— begin RECORDS PROVIDED —

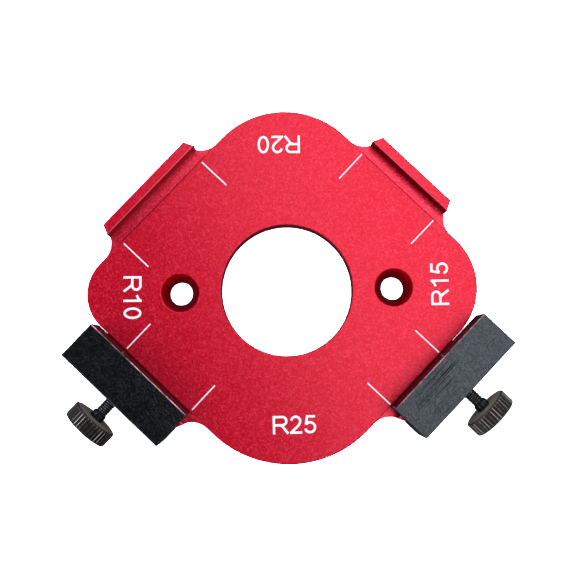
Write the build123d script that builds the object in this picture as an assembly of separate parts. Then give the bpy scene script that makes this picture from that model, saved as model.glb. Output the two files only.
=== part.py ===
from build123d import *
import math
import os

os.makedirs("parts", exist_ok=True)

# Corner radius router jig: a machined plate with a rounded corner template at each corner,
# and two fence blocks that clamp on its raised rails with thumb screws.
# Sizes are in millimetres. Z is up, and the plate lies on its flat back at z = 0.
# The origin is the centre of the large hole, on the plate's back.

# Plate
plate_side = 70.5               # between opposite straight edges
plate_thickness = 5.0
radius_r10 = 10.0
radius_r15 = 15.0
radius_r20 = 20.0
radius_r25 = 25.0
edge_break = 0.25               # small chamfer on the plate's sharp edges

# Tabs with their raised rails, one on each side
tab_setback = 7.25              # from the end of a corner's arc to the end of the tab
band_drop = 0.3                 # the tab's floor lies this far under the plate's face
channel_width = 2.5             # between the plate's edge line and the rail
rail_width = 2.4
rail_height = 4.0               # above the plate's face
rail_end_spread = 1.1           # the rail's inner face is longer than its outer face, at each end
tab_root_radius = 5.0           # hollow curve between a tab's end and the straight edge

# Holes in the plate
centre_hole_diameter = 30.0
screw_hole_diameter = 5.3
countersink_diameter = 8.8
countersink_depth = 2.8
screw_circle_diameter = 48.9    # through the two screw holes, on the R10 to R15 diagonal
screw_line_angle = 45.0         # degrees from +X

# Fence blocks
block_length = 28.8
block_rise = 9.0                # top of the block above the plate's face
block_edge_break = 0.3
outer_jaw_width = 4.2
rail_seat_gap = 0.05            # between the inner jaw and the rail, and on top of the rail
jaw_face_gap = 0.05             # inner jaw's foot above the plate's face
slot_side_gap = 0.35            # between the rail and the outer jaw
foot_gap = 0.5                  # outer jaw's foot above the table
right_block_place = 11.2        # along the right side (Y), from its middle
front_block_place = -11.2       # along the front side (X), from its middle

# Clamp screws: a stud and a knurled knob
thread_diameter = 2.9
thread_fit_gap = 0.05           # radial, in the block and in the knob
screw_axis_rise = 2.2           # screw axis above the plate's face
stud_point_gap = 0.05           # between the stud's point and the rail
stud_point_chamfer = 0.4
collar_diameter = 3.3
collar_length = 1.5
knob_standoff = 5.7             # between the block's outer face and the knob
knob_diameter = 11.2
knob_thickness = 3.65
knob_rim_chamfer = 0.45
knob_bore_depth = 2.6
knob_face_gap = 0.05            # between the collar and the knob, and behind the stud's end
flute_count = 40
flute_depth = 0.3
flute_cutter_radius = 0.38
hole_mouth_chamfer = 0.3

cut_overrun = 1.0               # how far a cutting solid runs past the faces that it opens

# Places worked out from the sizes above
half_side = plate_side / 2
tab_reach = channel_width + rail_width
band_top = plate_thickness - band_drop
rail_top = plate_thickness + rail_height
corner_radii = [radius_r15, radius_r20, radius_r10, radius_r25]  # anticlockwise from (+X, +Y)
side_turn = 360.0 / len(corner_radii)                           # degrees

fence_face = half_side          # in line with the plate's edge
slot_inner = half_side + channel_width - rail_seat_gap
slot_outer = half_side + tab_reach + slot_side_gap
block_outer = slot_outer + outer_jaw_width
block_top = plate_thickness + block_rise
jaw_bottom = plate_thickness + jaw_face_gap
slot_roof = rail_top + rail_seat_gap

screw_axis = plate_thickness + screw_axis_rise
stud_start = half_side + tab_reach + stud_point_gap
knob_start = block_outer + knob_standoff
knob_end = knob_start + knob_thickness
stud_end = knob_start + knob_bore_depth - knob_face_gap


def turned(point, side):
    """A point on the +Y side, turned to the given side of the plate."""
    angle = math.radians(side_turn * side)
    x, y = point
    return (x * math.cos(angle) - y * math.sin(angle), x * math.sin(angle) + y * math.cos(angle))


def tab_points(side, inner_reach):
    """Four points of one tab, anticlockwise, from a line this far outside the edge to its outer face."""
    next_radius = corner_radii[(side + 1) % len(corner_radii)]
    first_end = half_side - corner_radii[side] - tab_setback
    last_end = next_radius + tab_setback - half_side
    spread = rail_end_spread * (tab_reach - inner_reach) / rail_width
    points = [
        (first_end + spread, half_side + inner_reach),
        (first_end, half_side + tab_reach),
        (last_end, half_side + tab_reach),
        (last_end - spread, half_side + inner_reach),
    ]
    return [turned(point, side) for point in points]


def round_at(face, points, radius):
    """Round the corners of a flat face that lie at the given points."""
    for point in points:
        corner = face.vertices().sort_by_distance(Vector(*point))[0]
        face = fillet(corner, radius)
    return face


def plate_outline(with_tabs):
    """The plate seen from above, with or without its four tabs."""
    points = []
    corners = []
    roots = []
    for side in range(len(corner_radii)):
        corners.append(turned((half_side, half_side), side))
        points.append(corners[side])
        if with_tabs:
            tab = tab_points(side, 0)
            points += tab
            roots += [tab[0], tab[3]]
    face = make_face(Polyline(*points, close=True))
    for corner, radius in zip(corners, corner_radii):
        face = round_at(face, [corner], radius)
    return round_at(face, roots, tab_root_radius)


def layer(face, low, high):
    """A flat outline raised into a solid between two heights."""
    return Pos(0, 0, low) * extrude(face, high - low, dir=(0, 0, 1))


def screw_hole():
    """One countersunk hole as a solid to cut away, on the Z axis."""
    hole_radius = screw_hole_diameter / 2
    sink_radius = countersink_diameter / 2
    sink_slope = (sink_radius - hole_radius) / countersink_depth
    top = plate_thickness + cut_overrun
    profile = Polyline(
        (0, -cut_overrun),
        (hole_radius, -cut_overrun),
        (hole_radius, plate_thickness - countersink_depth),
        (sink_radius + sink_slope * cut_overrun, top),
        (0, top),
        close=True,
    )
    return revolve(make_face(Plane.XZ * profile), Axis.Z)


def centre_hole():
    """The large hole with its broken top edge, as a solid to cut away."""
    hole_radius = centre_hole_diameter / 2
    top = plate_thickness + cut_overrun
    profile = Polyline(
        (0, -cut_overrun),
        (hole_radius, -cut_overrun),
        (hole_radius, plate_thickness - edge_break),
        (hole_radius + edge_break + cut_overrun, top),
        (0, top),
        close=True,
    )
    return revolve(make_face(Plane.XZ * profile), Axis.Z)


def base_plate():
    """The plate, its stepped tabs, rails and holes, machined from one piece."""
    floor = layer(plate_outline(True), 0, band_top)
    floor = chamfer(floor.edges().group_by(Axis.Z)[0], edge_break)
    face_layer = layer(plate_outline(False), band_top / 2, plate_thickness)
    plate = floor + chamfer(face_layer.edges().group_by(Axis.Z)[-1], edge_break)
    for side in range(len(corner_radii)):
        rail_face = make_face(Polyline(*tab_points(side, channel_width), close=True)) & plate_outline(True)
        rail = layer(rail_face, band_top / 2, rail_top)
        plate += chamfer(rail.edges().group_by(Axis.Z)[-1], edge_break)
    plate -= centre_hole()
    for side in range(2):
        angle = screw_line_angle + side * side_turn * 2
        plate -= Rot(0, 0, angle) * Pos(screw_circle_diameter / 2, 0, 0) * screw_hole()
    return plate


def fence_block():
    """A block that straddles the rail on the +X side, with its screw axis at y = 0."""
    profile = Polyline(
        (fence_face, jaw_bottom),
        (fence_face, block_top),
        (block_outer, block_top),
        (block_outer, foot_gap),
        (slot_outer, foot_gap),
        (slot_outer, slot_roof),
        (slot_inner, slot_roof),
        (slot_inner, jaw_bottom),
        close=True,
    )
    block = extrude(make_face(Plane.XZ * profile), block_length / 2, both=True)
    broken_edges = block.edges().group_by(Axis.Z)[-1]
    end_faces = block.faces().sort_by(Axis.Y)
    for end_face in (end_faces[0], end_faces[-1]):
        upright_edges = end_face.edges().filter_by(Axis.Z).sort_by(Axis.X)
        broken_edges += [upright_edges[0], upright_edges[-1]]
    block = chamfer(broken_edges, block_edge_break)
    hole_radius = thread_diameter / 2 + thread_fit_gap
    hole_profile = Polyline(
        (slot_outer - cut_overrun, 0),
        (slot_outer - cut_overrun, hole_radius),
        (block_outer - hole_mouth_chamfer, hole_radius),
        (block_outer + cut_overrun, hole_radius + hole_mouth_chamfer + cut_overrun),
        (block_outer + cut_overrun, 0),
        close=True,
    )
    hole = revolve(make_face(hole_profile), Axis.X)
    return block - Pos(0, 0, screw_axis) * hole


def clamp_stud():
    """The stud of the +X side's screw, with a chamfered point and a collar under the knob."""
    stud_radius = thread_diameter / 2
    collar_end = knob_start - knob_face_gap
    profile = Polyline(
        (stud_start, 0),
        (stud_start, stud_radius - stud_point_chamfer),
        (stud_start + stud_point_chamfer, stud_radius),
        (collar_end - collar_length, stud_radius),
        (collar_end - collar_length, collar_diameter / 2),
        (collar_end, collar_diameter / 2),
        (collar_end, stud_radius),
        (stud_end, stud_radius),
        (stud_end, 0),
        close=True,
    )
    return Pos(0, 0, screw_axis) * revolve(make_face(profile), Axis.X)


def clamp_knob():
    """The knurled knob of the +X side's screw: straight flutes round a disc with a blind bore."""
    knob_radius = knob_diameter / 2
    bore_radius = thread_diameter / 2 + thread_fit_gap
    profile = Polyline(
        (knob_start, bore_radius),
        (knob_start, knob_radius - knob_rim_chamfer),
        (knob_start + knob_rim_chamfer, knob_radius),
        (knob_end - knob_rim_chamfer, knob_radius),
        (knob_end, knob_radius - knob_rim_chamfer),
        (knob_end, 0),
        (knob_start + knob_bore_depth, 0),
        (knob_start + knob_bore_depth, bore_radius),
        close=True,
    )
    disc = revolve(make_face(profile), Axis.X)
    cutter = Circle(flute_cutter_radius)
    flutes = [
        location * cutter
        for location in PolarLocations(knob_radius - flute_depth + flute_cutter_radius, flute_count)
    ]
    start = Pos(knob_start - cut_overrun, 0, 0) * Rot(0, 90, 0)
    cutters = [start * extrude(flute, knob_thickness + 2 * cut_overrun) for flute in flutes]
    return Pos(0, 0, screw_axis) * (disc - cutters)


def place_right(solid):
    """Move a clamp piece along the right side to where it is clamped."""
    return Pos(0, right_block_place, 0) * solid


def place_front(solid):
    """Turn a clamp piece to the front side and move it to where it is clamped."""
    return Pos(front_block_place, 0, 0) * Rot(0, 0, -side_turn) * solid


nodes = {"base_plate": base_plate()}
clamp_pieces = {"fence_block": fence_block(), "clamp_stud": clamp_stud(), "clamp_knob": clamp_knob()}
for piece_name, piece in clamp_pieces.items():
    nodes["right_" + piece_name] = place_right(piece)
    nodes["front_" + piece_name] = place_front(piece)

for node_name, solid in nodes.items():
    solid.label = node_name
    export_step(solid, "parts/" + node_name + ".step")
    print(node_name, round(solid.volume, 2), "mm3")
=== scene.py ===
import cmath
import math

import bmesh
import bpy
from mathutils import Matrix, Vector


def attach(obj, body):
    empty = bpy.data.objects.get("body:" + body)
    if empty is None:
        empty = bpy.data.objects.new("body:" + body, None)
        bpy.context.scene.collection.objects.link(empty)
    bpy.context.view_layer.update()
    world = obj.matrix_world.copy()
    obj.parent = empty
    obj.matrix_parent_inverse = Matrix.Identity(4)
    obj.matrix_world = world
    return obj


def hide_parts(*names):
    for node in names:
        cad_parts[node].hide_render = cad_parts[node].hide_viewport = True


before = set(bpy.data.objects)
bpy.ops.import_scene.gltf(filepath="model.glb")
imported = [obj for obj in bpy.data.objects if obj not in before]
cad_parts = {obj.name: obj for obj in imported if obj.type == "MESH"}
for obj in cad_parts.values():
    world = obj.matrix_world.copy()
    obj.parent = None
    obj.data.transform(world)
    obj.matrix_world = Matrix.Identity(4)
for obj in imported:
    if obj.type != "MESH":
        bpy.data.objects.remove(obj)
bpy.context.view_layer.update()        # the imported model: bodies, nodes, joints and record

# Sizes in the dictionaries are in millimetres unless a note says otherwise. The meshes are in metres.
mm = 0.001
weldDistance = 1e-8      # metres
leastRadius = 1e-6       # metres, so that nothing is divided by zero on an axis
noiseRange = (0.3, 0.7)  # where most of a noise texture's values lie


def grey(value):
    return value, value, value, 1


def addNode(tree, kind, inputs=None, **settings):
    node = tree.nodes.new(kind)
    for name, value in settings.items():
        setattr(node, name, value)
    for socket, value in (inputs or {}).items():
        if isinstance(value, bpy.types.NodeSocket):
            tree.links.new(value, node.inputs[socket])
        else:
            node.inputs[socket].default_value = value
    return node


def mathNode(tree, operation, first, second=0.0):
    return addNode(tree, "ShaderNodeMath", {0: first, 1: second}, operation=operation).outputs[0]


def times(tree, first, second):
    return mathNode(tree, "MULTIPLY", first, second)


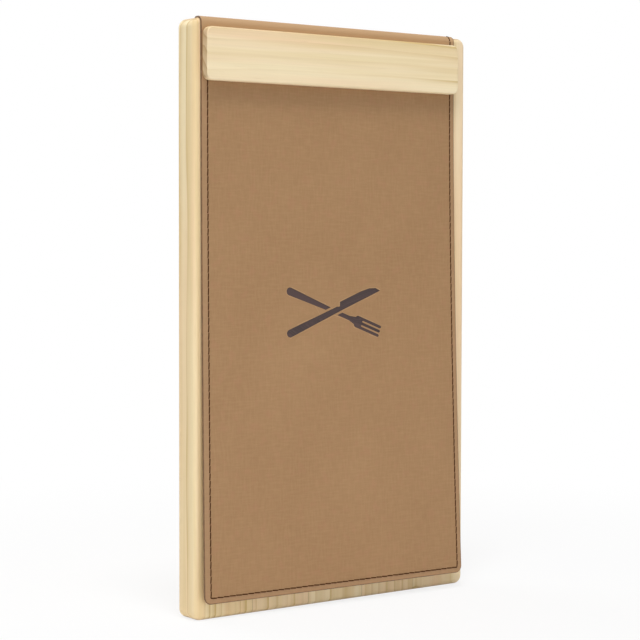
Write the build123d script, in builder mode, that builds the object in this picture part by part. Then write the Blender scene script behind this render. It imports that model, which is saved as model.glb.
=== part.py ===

— end RECORDS PROVIDED —

Repeat word for word the lines from the line with "for node_name, solid" to the line with "obj.parent = empty", both lines included.

= FINISHED ANSWER =
for node_name, solid in nodes.items():
    solid.label = node_name
    export_step(solid, "parts/" + node_name + ".step")
    print(node_name, round(solid.volume, 2), "mm3")
=== scene.py ===
import cmath
import math

import bmesh
import bpy
from mathutils import Matrix, Vector


def attach(obj, body):
    empty = bpy.data.objects.get("body:" + body)
    if empty is None:
        empty = bpy.data.objects.new("body:" + body, None)
        bpy.context.scene.collection.objects.link(empty)
    bpy.context.view_layer.update()
    world = obj.matrix_world.copy()
    obj.parent = empty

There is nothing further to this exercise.